B. Evaluation on a truncated ε range
In this appendix, we show in Figure 6 a subset of Figure 2 with a truncated range of ε. In particular, we omitted small values of ε for L1, elastic, and JPEG and large values of ε for L∞ and L2. The resulting accuracy grid gives several misleading impressions, including:
- The L1 attack is stronger than L∞, L2, and JPEG.
- Training against the other attacks gives almost no robustness against the elastic attack.
The full range of results in Figure 2 shows that these two purported effects are artifacts of the incorrectly truncated range of ε used in Figure 6. In particular:
- The additional smaller ε columns for the L1 attack in Figure 2 demonstrate its perceived strength in Figure 6 is an artifact of incorrectly omitting these values.
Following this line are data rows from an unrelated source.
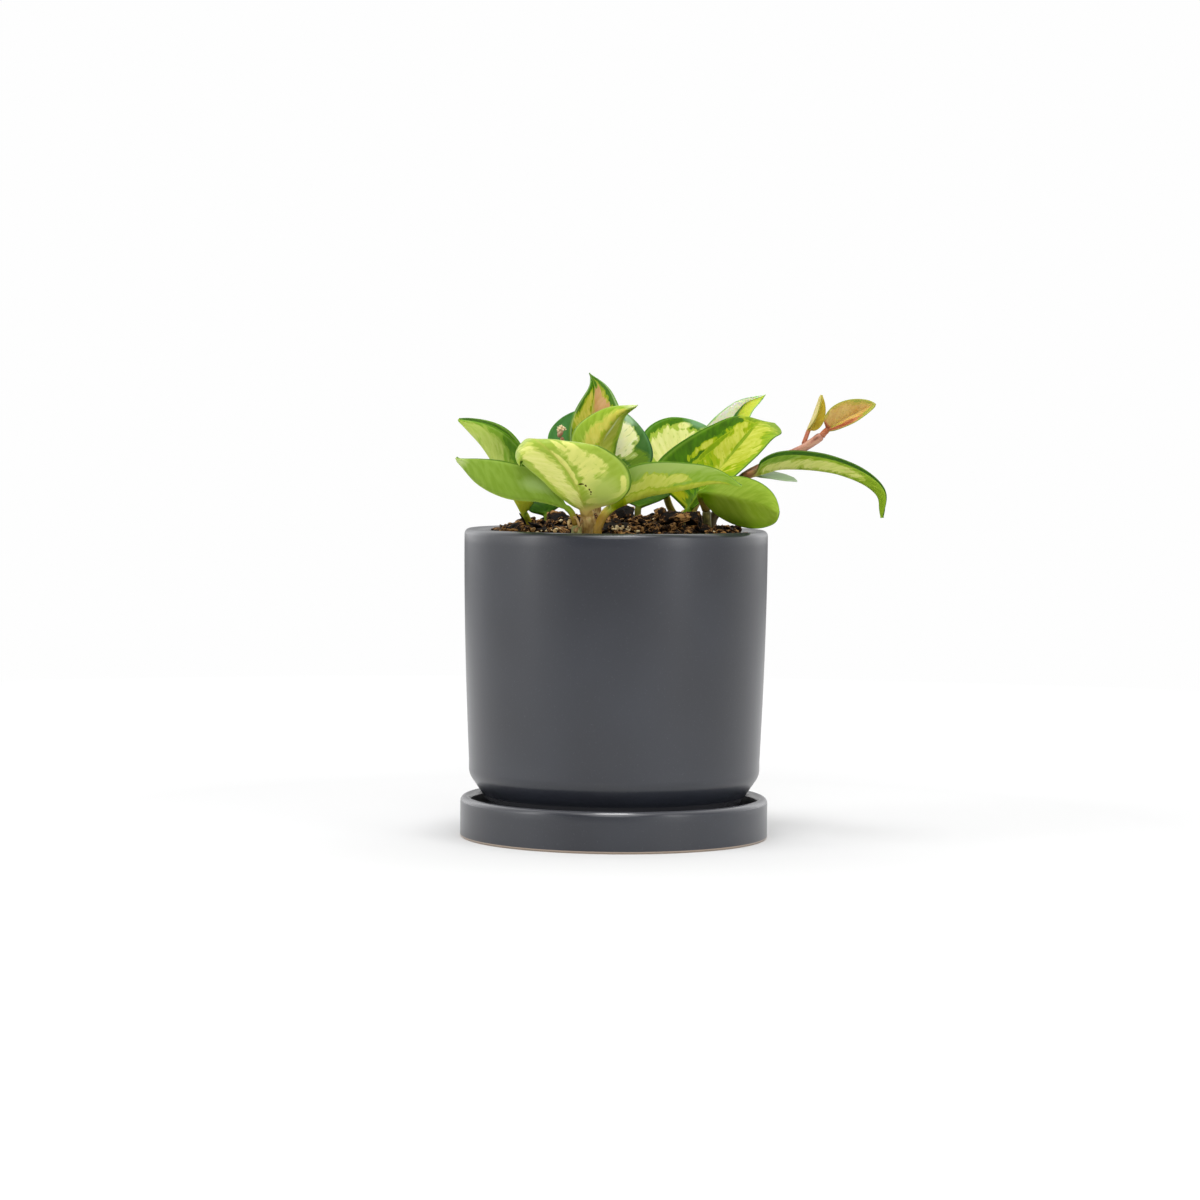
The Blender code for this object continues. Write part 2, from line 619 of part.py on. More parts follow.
def make_bud():
    """A thin stalk that swells into a small bud cluster."""
    points = [mm(*point) for point in BUD_STALK]
    start = seat_on_top(stem_path("stem_middle"), points[0], BUD_STALK_RADIUS)

    def radius_at(distance, whole):
        left = whole - distance
        if left > BUD_LENGTH:
            return BUD_STALK_RADIUS
        swell = math.sin(math.pi * left / BUD_LENGTH)
        end = BUD_STALK_RADIUS + (BUD_END_RADIUS - BUD_STALK_RADIUS) * (1 - left / BUD_LENGTH)
        return end + (BUD_RADIUS - BUD_STALK_RADIUS) * swell

    shape = bmesh.new()
    sweep(shape, smooth_path([start] + points), radius_at, STEM_SIDES)
    add_object("bud", shape, "#D9A98E", 0.6)


# The potting mix

def mix_top(x, y):
    """Height of the mix without its bark pieces."""
    share = math.hypot(x, y) / (POT_RIM_RADIUS - POT_WALL)
    dome = MIX_CENTRE_TOP - (MIX_CENTRE_TOP - MIX_EDGE_TOP) * share ** MIX_DOME_POWER
    waves = math.sin(x / (4.1 * MM) + 1.3) * math.cos(y / (3.7 * MM))
    return dome + MIX_RELIEF * waves * (1 - share ** 6)


def mix_body():
    """The filling, 0.3 mm clear of the pot's wall and floor."""
    shape = bmesh.new()
    levels = [(POT_INSIDE_FOOT - MIX_CLEAR, MIX_BOTTOM)]
    levels += [(pot_outer_radius(height) - POT_WALL - MIX_CLEAR, height)
               for height in wall_heights(POT_INSIDE_LEVELS)[:-1]]
    rings = []
    for radius, height in levels:
        rings.append([shape.verts.new((radius * math.cos(math.tau * k / MIX_SECTORS),
                                       radius * math.sin(math.tau * k / MIX_SECTORS), height))
                      for k in range(MIX_SECTORS)])
    edge = POT_RIM_RADIUS - POT_WALL - MIX_CLEAR
    for i in range(MIX_RINGS):
        radius = edge * (1 - i / MIX_RINGS)
        ring = []
        for k in range(MIX_SECTORS):
            x = radius * math.cos(math.tau * k / MIX_SECTORS)
            y = radius * math.sin(math.tau * k / MIX_SECTORS)
            ring.append(shape.verts.new((x, y, mix_top(x, y))))
        rings.append(ring)
    for low, high in zip(rings, rings[1:]):
        for k in range(MIX_SECTORS):
            j = (k + 1) % MIX_SECTORS
            shape.faces.new((low[k], low[j], high[j], high[k]))
    summit = shape.verts.new((0, 0, mix_top(0, 0)))
    for k in range(MIX_SECTORS):
        shape.faces.new((rings[-1][k], rings[-1][(k + 1) % MIX_SECTORS], summit))
    shape.faces.new(rings[0])
    bmesh.ops.triangulate(shape, faces=shape.faces)
    return add_object("potting_mix", shape, "#2E211A", 0.95, smooth=False)


def hole_places():
    """Place and radius of each piece that stands in the mix."""
    places = []
    for stem in STEMS.values():
        x, y, _ = stem["points"][0]
        places.append((x * MM, y * MM, stem["radius"][0] * MM))
    for leaf in LEAVES.values():
        if leaf["seat"] is None:
            x, y, _ = leaf["stalk"][0]
            places.append((x * MM, y * MM, leaf["petiole"] * MM))
    return places


def bark_piece(draw, centre, size, spin, tilt):
    """A rough lump: the hull of jittered points, turned and tipped."""
    shape = bmesh.new()
    for corner in range(14):
        height = 1 - 2 * (corner + 0.5) / 14
        angle = corner * 2.4
        flat = math.sqrt(1 - height ** 2)
        spot = Vector((flat * math.cos(angle), flat * math.sin(angle), height))
        spot *= draw.uniform(0.42, 0.58)
        shape.verts.new((spot.x * size[0], spot.y * size[1], spot.z * size[2]))
    hull = bmesh.ops.convex_hull(shape, input=shape.verts)
    bmesh.ops.delete(shape, geom=hull["geom_interior"], context="VERTS")
    bmesh.ops.rotate(shape, verts=shape.verts, matrix=Matrix.Rotation(tilt, 3, "X"))
    bmesh.ops.rotate(shape, verts=shape.verts, matrix=Matrix.Rotation(spin, 3, "Z"))
    bmesh.ops.translate(shape, verts=shape.verts, vec=centre)
    bmesh.ops.triangulate(shape, faces=shape.faces)
    return add_object("bark", shape, "#2E211A", 0.95, smooth=False)


def bark_pieces():
    """The outline's pieces, then smaller ones scattered on a sunflower spiral."""
    draw = random.Random(BARK_SEED)
    pieces = []
    for centre, size in OUTLINE_BARK:
        pieces.append(bark_piece(draw, mm(*centre), mm(*size), draw.uniform(0, 0.6), 0.15))
    holes = hole_places()
    for i in range(CHUNK_COUNT):
        radius = 50 * MM * math.sqrt((i + 0.5) / CHUNK_COUNT)
        angle = i * 2.39996
        x = radius * math.cos(angle)
        y = radius * math.sin(angle)
        size = mm(draw.uniform(7, 11), draw.uniform(5, 8), draw.uniform(3.5, 5.5))
        spin = draw.uniform(0, math.pi)
        tilt = draw.uniform(-0.35, 0.35)
        near_stem = any(math.hypot(x - hx, y - hy) < CHUNK_CLEAR_OF_STEM + r for hx, hy, r in holes)
        below_low_leaf = x > 36 * MM and y < -6 * MM
        if near_stem or below_low_leaf:
            continue
        pieces.append(bark_piece(draw, Vector((x, y, mix_top(x, y) + 0.4 * MM)), size, spin, tilt))
    return pieces


def boolean_with(target, pieces, operation):
    """Join or cut with a collection of pieces, keep the result and remove the pieces."""
    group = bpy.data.collections.new("pieces")
    for piece in pieces:
        bpy.context.collection.objects.unlink(piece)
        group.objects.link(piece)
    bpy.context.scene.collection.children.link(group)
    boolean = target.modifiers.new(operation.title(), "BOOLEAN")
    boolean.operation = operation
    boolean.operand_type = "COLLECTION"
    boolean.collection = group
    boolean.solver = "EXACT"
    with_modifiers_applied(target)
    for piece in pieces:
        bpy.data.objects.remove(piece, do_unlink=True)
    bpy.data.collections.remove(group)


def hole_cutter(x, y, radius):
    """A plain round cutter for one stem hole."""
    shape = bmesh.new()
    reach = (radius + HOLE_PLAY) / math.cos(math.pi / HOLE_SIDES)
    top = MIX_CENTRE_TOP + 15 * MM
    bmesh.ops.create_cone(shape, cap_ends=True, segments=HOLE_SIDES, radius1=reach, radius2=reach,
                          depth=top - HOLE_BOTTOM)
    bmesh.ops.translate(shape, verts=shape.verts, vec=(x, y, (top + HOLE_BOTTOM) / 2))
    return add_object("cutter", shape, "#2E211A", 0.95, smooth=False)


def make_potting_mix():
    """The domed bark mix, with a plain hole for each stem."""
    mix = mix_body()
    boolean_with(mix, bark_pieces(), "UNION")
    cutters = [hole_cutter(*place) for place in hole_places()]
    boolean_with(mix, cutters, "DIFFERENCE")


make_saucer()
make_pot()
make_potting_mix()
make_stems()
for leaf_name, leaf_shape in LEAVES.items():
    loft_leaf(leaf_name, leaf_shape)
make_bud()
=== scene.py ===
# %% [markdown]
# # A potted wax plant
#
# This lesson dresses the solid model of a small wax plant (Hoya) in a charcoal pot. The
# solids give every place and size. Here each of them gets a finer piece and a finish:
# thick waxy leaves with cream and yellow markings, satin ceramic, and dark bark mix.
# Lengths below are in millimetres where they stand in a list or end in _MM, else in metres.

# %% Load the frame
import math
import random

import bmesh
import bpy
from mathutils import Matrix, Vector, noise


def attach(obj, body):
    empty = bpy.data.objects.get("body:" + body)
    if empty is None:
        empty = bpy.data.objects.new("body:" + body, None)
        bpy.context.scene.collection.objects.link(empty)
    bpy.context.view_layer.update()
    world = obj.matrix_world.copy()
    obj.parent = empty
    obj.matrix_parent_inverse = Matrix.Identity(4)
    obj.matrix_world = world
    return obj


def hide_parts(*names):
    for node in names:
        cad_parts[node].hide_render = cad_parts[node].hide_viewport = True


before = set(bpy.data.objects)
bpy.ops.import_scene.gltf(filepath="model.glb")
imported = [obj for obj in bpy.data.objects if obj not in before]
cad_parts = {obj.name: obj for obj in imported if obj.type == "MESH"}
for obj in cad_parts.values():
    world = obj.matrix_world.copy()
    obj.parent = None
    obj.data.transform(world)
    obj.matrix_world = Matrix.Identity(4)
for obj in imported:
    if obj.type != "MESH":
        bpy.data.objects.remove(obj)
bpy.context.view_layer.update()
MM = 0.001
print("nodes in the frame:", len(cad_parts))

# %% [markdown]
# ## Camera
#
# The photograph was taken from about one and a half metres with a long lens, from a little
# above the leaves. Place, lens and tilt were worked out from the ellipses of the pot's rim
# and the saucer's foot, whose real sizes are known.

# %% Camera
FRAME_PIXELS = 1200
FOCAL_PIXELS = 3582
SENSOR_MM = 36.0
CAMERA_DISTANCE = 1.5
CAMERA_HEIGHT = 0.1763
CAMERA_PITCH = math.radians(2.94)
CAMERA_YAW = math.radians(-0.25)
CAMERA_ROLL = math.radians(0.51)


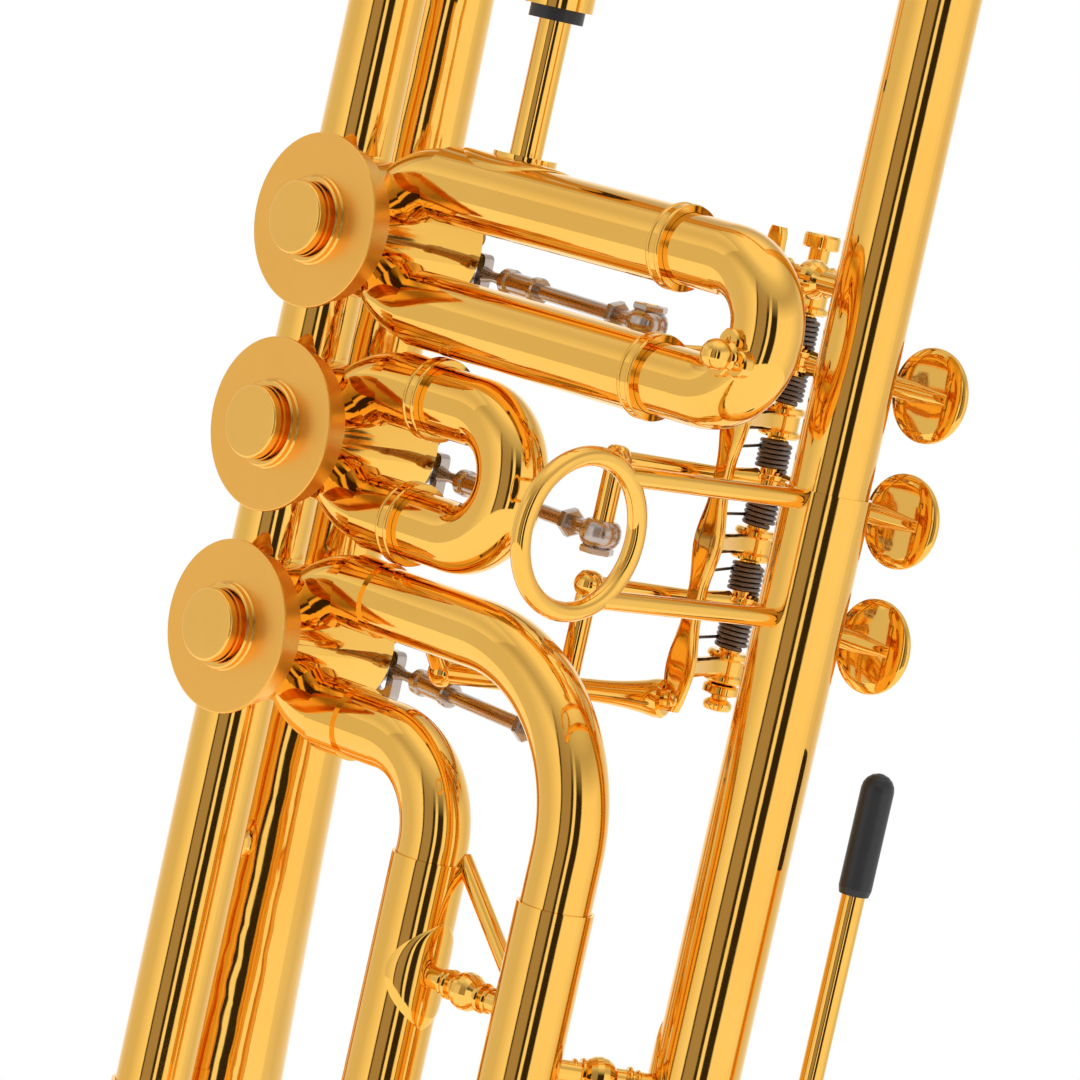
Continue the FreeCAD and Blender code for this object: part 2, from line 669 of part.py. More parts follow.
def crank(number, z):
    """Hub, crank pin and stop arm on the back end of a rotor."""
    x = size["valveX"]
    swing = size["crankRadius"] * math.sqrt(0.5)
    thick = size["crankThick"]
    pinAt = (x + swing, crankFaceY, z - swing)
    armTurn = ALONG_Y * Rotation(Vector(0, 0, 1), 45)
    width = size["stopHalfWidth"] * 2
    back = size["stopHalfWidth"] * math.sqrt(0.5)
    pinArm = block((size["crankRadius"], width, thick), (x + back, crankFaceY, z + back), armTurn)
    stopTurn = ALONG_Y * Rotation(Vector(0, 0, 1), 225)
    stopArm = block((size["stopReach"], width, thick), (x - back, crankFaceY, z - back), stopTurn)
    hub = cylinder(size["crankHub"], thick, (x, crankFaceY, z), ALONG_Y)
    boss = cylinder(size["crankPin"] + 0.9, thick, pinAt, ALONG_Y)
    pin = cylinder(size["crankPin"], thick + size["crankPinLength"], pinAt, ALONG_Y)
    stem = cylinder(size["stemRadius"], thick, (x, crankFaceY, z), ALONG_Y)
    keep(cut(fuse([hub, pinArm, stopArm, boss, pin]), [stem]), "rotor_crank_%d" % number)


def stopCorks():
    spread = size["stopHalfWidth"] + size["corkRadius"] + size["corkGap"]
    angle = math.radians(45) + math.asin(spread.value / size["corkCircle"].value)
    corks = []
    for z in valveHeights:
        for side in (-1, 1):
            at = (size["valveX"] + size["corkCircle"] * (side * math.sin(angle)), casingBackY,
                  z + size["corkCircle"] * math.cos(angle))
            corks.append(cylinder(size["corkRadius"], size["crankGap"] + size["crankThick"], at,
                                  ALONG_Y))
    keep(group(corks), "stop_corks")


def capAndPlate(number, z):
    x = size["valveX"]
    faceY = planeY - size["capFace"]
    mouth = size["capFace"] - size["casingFront"]
    skirtBore = size["casingRadius"] + 0.05
    height = size["buttonHeight"]
    outline = [(0, 0), (size["buttonRadius"] - 1.2, 0), (size["buttonRadius"], 1.0),
               (size["buttonRadius"], height - size["buttonBaseHeight"]),
               (size["buttonBase"], height - size["buttonBaseHeight"]),
               (size["buttonBase"], height),
               (size["capRadius"] - 0.4, height), (size["capRadius"], height + 0.4),
               (size["capRadius"], height + size["capThick"]),
               (size["skirtRadius"], height + size["capThick"]),
               (size["skirtRadius"], height + mouth + size["skirtLength"]),
               (skirtBore, height + mouth + size["skirtLength"]), (skirtBore, height + mouth),
               (0, height + mouth)]
    keep(lathe("valve_cap_%d" % number, outline, (x, faceY - height, z), ALONG_Y),
         "valve_cap_%d" % number)
    keep(pipe(size["rotorRadius"] + size["rotorGap"], size["stemRadius"] + size["stemGap"],
              size["plateThick"], (x, casingMouthY, z), ALONG_Y), "bearing_plate_%d" % number)


def straightSlide(label, z, sleeveEnd, crookX, inSleeve):
    """Two fixed sleeves along X and the bow that slides in them."""
    start = size["valveX"] + size["legReach"]
    pieces = []
    for side in (1, -1):
        mouth = (sleeveEnd, planeY, z + size["legOffset"] * side)
        pieces.append(slideSleeve(mouth, sleeveEnd - start, TOWARD_BLOCK))
    keep(group(pieces), label + "_sleeves")
    legStart = sleeveEnd - inSleeve
    run = crookX - legStart
    bentTube(label + "_bow", size["slideTube"], size["slideBore"], run, size["legOffset"], 180, run,
             (legStart, planeY, z + size["legOffset"]), turnTo(Vector(1, 0, 0), Vector(0, 0, -1)))


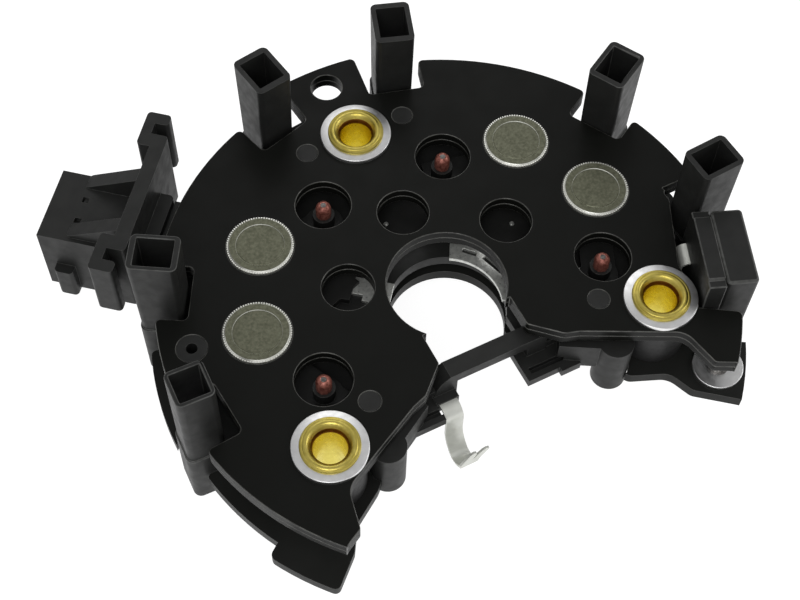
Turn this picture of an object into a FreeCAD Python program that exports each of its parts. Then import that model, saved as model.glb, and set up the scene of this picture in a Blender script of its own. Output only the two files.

- The additional smaller ε columns for the elastic attack in Figure 2 reveal that training against the other at- tacks is effective in defending against weak versions of the elastic attack, contrary to the impression given by Figure 6.
C. L1 Attack
We chose to use the Frank-Wolfe algorithm for optimizing the L1 attack, as Projected Gradient Descent would require projecting onto a truncated L1 ball, which is a complicated operation. In contrast, Frank-Wolfe only requires optimizing linear functions gTx over a truncated L1 ball; this can be done by sorting coordinates by the magnitude of g and moving the top k coordinates to the boundary of their range (with k chosen by binary search). This is detailed in Algorithm 1.